# [What needs to be done]
Return only the lines from the top of the material through the line marked by "both ends in", unaltered.

╭─ Provided material

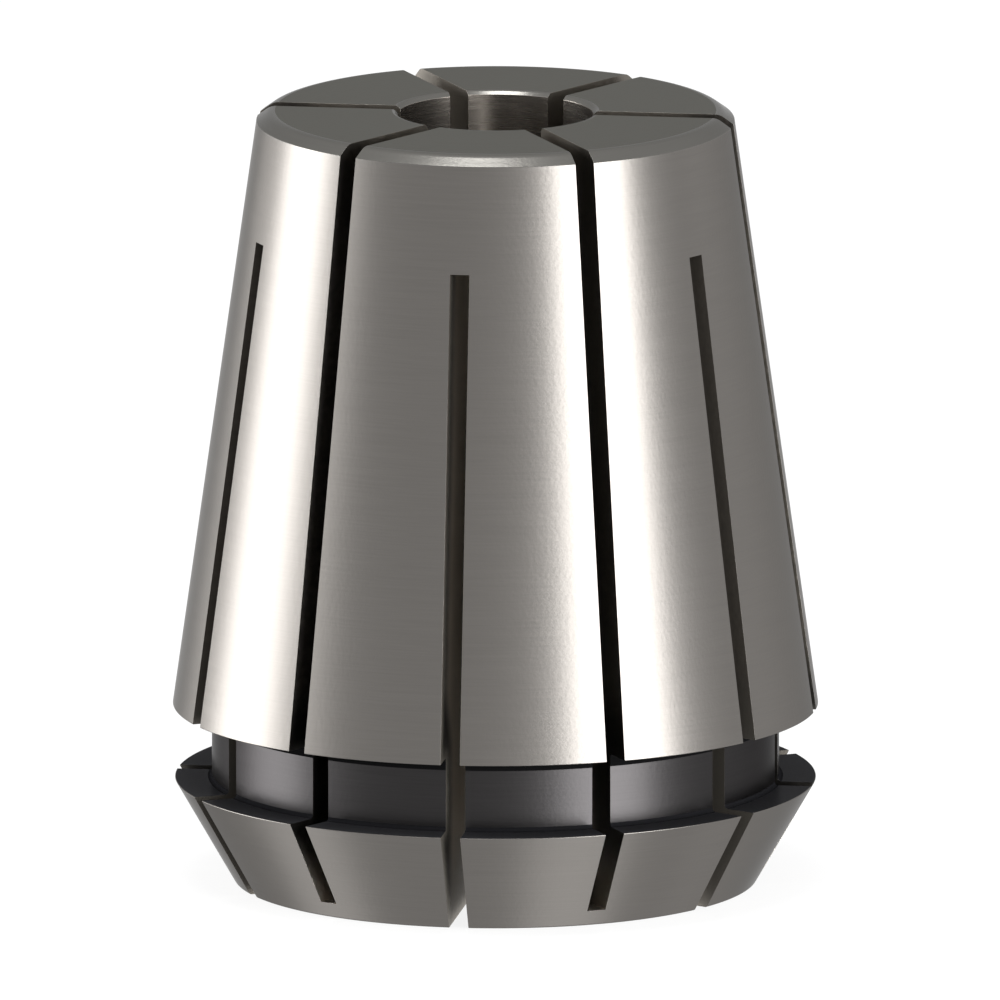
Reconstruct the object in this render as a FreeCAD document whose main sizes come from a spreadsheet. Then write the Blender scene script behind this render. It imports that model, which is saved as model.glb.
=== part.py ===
"""Spring collet of the ER form, 33 mm across and 40 mm long, for a 10 mm shank.

One piece of spring steel. It is turned with a long 8 degree cone for the holder, a steep 30 degree
cone for the clamping nut and a groove between them for the nut's snap ring. Then it is sawn from
both ends in turn, so that the twelve segments close on the shank together.

The origin is the middle of the front face, the wide end that looks out through the nut. +Z runs
up the axis to the narrow rear end, so the collet stands on its front face. The X axis runs midway
between two slots. All lengths are millimetres.
"""
import FreeCAD, Part
import math
import os

import Sketcher

# Driving dimensions: alias, value, what it measures
SIZES = [
    ("overall_length", "40", "front face to rear face"),
    ("largest_diameter", "33", "wide end of the holder cone"),
    ("holder_half_angle", "8", "holder cone, degrees from the axis"),
    ("nut_half_angle", "30", "nut cone, degrees from the axis"),
    ("nut_cone_length", "5.3", "front face to the top of the flange"),
    ("flange_inset", "0.1", "flange rim below the largest diameter, on the radius"),
    ("groove_width", "3.8", "top of the flange to the holder cone"),
    ("groove_depth", "1.9", "groove floor below the flange rim"),
    ("groove_fillet", "0.2", "radius in both corners of the groove"),
    ("rear_chamfer_width", "0.7", "chamfer of the rear face, across the face"),
    ("rear_chamfer_height", "0.5", "chamfer of the rear face, along the axis"),
    ("edge_break", "0.1", "small chamfer on the three sharp outer edges"),
    ("bore_diameter", "10", "through bore that grips the shank"),
    ("bore_chamfer", "0.2", "chamfer at both mouths of the bore"),
    ("slots_per_set", "6", "slots sawn from each end"),
    ("slot_width", "1", "saw cut"),
    ("front_web", "0.85", "metal that the rear slots leave at the front face"),
    ("rear_web", "6", "metal that the front slots leave at the rear face"),
]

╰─

# [Answer in full]
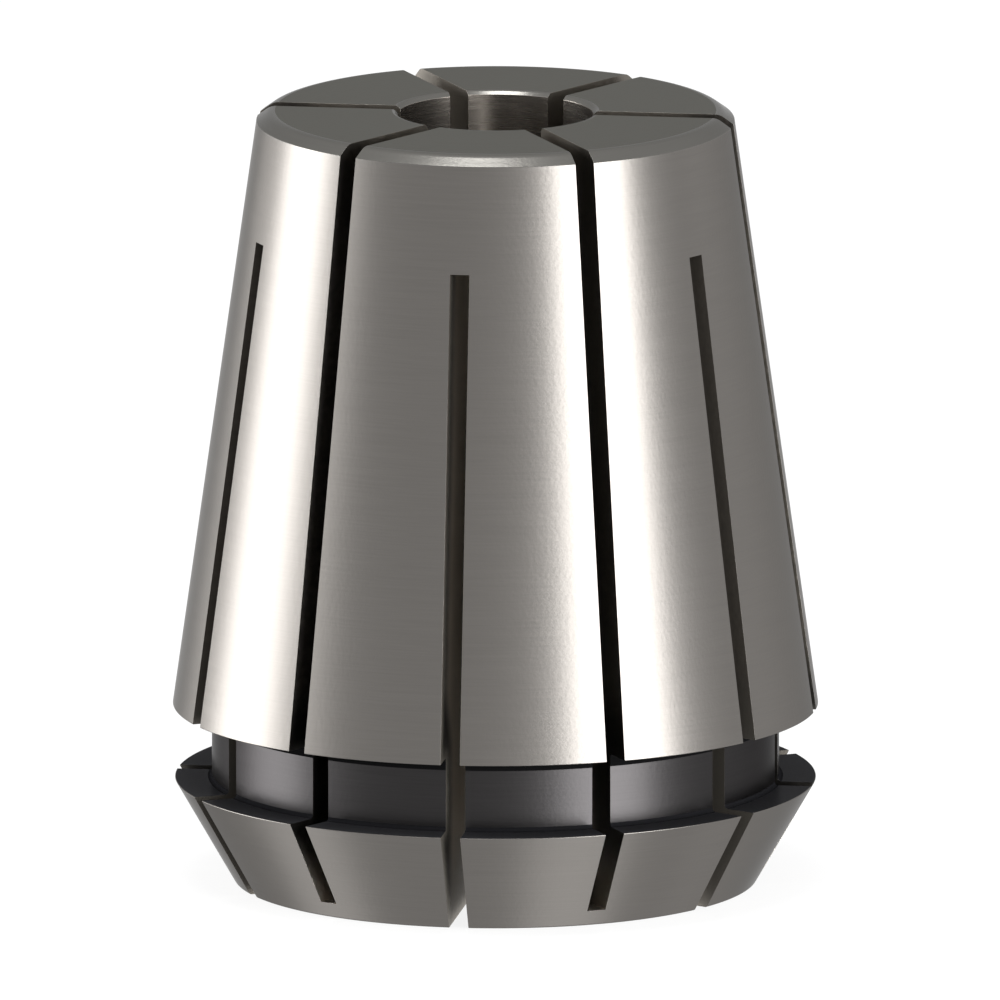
Reconstruct the object in this render as a FreeCAD document whose main sizes come from a spreadsheet. Then write the Blender scene script behind this render. It imports that model, which is saved as model.glb.
=== part.py ===
"""Spring collet of the ER form, 33 mm across and 40 mm long, for a 10 mm shank.

One piece of spring steel. It is turned with a long 8 degree cone for the holder, a steep 30 degree
cone for the clamping nut and a groove between them for the nut's snap ring. Then it is sawn from
both ends in turn, so that the twelve segments close on the shank together.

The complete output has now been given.